Bereits vor dem Auftritt Draghis im italienischen Senat hatten sich die Mitte-rechts-Parteien Lega und Forza Italia in den Startlöchern bereitgestellt. Demonstrativ zeigten sie dem Premierminister die kalte Schulter und rechnen sich bei Neuwahlen einen möglichen Sieg aus. Betrachtet man die aktuellen politischen Umfragen, dürfte dies keineswegs ausgeschlossen sein. Unwahrscheinlich ist dabei, dass der Traum des Lega-Chefs Matteo Salvini, den Sessel im Palazzo Chigi besetzen zu dürfen, in Erfüllung geht. Denn derzeit liegen die postfaschistischen Fratelli d’Italia mit 23,8 Prozent in der Wählergunst vorn. Die Lega käme den Umfragen zufolge auf 14 Prozent und Berlusconis Forza Italia rutscht sogar auf nur 7,4 Prozent ab. Dennoch würde eine Allianz aus den drei Parteien den Wahlsieg davontragen, denn nach dem noch geltenden Wahlrecht bekommt die politische Gruppierung, der es gelingt, die 40-Prozent-Hürde zu überspringen, noch einen kräftigen Mandatsbonus, mit dem es sich sicher regieren ließe. Allerdings verlassen führende Politiker wie Maria Stella Gelmini und Renato Brunetta – ewig an der Seite des »Cavaliere« Berlusconi – gerade aus Enttäuschung über den Verrat an Draghi die Forza Italia.

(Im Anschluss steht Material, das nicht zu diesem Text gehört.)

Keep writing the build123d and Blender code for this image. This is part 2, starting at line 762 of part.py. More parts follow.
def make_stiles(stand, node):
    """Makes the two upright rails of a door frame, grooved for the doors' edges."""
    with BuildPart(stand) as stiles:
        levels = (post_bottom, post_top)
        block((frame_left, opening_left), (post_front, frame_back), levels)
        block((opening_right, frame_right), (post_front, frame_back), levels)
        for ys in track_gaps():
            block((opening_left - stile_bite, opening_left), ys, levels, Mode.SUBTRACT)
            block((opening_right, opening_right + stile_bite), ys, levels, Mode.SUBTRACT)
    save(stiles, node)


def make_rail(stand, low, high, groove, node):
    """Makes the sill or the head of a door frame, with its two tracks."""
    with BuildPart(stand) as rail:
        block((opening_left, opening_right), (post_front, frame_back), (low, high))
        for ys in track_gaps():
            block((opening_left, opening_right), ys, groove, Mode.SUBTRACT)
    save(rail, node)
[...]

Bis zu dieser Woche dominierte die 5-Sterne-Bewegung das Parlament. Doch der grandiose Wahlsieg von 2018, bei dem die Grillini mit 32,68 Prozent als stärkste Einzelpartei triumphierte, sind »tempi passati«, wie man hierzulande sagt. Gerade noch bei 11,2 Prozent sehen die Umfragewerte die populistische Protestbewegung, Tendenz weiter snkend. Und auch der sozialdemokratische Partito democratico wird sich mit zwar respektablen 22,1 Prozent wohl auf der Oppositionsbank wiederfinden. Ein Wahlsieg von Mitte und eher sehr rechts und Giorgia Meloni an der Regierungsspitze gilt als wahrscheinlich.